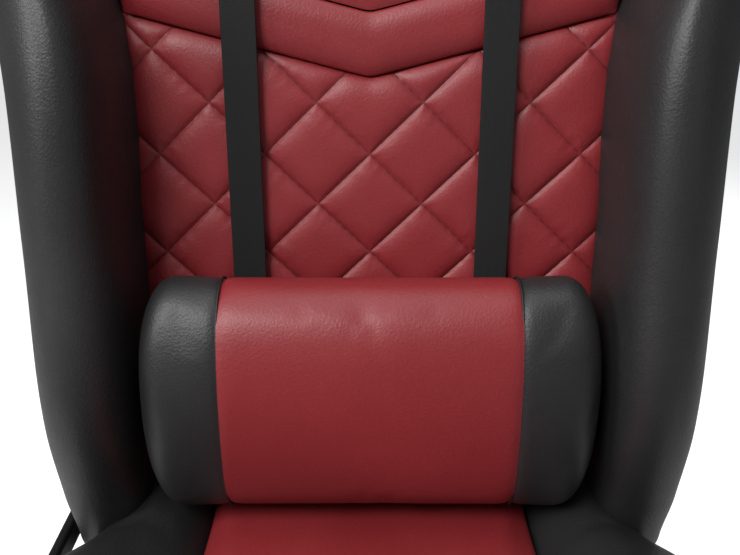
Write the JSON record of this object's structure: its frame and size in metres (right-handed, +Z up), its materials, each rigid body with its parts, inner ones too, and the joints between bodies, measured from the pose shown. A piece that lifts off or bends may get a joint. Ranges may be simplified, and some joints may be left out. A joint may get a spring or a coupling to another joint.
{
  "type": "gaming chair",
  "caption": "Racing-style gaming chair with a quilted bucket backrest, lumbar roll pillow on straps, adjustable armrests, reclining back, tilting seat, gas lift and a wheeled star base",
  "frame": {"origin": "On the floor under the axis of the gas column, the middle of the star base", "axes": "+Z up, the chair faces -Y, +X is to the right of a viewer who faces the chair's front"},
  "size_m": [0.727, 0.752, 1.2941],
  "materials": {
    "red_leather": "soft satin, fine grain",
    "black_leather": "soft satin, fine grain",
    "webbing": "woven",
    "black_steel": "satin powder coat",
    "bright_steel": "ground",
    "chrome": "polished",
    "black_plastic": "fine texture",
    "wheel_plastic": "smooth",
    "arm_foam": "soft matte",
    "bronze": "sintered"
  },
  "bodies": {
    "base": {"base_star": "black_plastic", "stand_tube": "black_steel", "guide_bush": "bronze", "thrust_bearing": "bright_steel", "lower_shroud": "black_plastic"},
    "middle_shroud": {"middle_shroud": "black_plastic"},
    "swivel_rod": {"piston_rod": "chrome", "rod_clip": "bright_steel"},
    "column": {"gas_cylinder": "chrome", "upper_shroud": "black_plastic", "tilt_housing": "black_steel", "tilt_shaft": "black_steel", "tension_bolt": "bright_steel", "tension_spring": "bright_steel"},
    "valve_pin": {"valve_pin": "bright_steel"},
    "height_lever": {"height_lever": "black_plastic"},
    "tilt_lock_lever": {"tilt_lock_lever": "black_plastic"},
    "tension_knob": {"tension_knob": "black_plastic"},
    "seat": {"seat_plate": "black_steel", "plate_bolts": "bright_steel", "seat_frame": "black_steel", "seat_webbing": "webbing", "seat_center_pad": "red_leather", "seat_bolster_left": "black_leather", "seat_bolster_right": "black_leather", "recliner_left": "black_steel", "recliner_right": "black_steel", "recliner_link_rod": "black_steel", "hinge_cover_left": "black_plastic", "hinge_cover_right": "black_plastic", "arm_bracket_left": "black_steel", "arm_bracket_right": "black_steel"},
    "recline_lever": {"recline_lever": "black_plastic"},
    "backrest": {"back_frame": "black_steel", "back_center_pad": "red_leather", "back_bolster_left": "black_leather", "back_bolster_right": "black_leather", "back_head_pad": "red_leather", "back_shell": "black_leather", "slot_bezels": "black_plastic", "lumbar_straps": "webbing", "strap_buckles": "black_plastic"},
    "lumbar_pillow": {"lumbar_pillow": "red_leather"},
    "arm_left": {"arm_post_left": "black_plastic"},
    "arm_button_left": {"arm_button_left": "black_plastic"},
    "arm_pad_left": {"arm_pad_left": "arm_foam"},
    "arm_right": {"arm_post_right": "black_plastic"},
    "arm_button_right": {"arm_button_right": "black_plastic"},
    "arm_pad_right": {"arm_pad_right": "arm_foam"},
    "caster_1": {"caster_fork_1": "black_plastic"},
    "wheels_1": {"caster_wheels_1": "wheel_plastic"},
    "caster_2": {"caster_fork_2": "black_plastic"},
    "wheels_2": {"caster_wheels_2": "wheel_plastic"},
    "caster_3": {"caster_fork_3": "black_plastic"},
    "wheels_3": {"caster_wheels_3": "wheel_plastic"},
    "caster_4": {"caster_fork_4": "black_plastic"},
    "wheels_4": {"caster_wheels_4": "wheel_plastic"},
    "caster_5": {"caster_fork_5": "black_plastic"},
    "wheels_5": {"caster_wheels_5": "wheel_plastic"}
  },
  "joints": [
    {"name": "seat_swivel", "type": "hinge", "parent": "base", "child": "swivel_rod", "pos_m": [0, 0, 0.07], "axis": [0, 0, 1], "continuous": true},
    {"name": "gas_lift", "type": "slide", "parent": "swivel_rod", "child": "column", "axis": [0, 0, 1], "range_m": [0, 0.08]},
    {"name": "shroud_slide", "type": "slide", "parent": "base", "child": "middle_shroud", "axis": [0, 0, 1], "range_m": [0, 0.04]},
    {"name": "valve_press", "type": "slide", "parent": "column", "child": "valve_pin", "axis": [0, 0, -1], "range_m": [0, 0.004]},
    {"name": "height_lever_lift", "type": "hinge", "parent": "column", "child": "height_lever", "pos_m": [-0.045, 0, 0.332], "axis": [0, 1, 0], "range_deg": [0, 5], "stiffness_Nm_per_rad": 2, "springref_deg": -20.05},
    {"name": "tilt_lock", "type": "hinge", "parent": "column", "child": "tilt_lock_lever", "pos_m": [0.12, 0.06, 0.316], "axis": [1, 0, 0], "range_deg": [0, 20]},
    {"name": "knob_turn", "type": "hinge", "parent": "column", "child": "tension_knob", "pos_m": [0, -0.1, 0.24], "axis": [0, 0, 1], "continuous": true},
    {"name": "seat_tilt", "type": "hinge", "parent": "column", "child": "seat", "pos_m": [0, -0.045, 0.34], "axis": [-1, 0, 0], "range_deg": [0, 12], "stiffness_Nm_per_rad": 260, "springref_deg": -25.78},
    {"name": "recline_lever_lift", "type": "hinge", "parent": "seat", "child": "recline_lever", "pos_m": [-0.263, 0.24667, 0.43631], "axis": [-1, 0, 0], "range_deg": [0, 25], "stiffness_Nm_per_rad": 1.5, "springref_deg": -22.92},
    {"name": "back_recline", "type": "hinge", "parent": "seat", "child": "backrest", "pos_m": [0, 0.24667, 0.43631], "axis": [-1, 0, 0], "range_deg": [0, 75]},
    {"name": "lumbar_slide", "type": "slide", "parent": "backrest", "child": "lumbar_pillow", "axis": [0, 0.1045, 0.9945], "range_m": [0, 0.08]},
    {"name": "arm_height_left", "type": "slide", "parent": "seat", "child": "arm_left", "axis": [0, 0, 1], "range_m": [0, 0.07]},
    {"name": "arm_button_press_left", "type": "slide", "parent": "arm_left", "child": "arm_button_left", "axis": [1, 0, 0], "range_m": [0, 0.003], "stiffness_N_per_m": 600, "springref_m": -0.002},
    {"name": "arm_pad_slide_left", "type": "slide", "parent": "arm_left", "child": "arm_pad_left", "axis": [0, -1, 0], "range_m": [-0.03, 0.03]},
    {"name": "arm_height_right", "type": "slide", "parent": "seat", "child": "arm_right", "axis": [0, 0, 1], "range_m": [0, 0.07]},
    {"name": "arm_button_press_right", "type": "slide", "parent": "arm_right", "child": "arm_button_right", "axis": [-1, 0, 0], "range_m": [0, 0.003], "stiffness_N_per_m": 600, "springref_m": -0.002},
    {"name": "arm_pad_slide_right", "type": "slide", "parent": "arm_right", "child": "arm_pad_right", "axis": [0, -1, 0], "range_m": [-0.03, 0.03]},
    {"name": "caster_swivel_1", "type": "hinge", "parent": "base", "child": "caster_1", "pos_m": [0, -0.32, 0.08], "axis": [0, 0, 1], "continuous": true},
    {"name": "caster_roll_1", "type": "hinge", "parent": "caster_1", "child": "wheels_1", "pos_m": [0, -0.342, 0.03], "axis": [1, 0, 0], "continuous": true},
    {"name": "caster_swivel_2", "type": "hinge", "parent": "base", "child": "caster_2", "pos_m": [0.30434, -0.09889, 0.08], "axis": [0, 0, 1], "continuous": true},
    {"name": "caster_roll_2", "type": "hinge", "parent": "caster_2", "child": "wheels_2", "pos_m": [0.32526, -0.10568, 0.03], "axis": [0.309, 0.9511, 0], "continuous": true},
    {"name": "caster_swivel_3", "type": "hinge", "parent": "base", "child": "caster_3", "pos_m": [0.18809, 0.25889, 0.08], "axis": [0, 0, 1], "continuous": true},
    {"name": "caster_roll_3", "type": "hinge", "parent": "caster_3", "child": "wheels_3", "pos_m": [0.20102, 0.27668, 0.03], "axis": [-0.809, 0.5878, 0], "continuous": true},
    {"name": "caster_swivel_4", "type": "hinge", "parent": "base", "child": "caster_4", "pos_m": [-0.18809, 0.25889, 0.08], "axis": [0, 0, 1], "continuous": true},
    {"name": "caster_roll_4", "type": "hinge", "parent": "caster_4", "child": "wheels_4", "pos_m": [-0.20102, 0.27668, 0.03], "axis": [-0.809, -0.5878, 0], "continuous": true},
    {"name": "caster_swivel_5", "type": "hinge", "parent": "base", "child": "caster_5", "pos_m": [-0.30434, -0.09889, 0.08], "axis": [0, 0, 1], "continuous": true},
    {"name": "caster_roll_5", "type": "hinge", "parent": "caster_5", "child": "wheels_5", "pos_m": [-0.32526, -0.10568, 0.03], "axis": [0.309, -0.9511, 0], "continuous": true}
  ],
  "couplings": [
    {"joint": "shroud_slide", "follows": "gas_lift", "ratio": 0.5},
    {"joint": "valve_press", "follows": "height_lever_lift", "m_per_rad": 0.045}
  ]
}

- - - -

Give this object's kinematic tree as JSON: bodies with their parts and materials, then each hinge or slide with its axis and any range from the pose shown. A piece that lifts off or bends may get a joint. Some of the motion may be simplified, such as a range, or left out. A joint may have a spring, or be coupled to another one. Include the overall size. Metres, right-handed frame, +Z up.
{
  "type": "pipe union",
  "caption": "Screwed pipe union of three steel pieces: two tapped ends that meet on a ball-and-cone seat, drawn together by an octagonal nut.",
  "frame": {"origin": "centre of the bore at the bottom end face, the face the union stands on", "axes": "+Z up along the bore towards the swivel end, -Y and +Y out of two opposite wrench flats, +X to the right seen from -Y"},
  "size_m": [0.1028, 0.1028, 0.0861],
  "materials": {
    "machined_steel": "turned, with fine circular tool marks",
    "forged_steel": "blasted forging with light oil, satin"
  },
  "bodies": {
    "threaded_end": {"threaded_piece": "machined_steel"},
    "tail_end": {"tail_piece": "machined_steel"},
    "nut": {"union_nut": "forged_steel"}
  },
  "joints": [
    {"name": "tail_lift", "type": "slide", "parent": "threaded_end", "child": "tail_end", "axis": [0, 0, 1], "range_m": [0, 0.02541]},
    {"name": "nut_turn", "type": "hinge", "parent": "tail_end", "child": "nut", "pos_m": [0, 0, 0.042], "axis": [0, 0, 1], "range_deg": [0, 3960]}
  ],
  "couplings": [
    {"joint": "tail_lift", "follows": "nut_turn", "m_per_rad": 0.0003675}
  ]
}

- - - -

◆ Exercise task: Determine how many lines above contain "lifts" as a word or string. Give the number alone.

◆ Response for this exercise: 2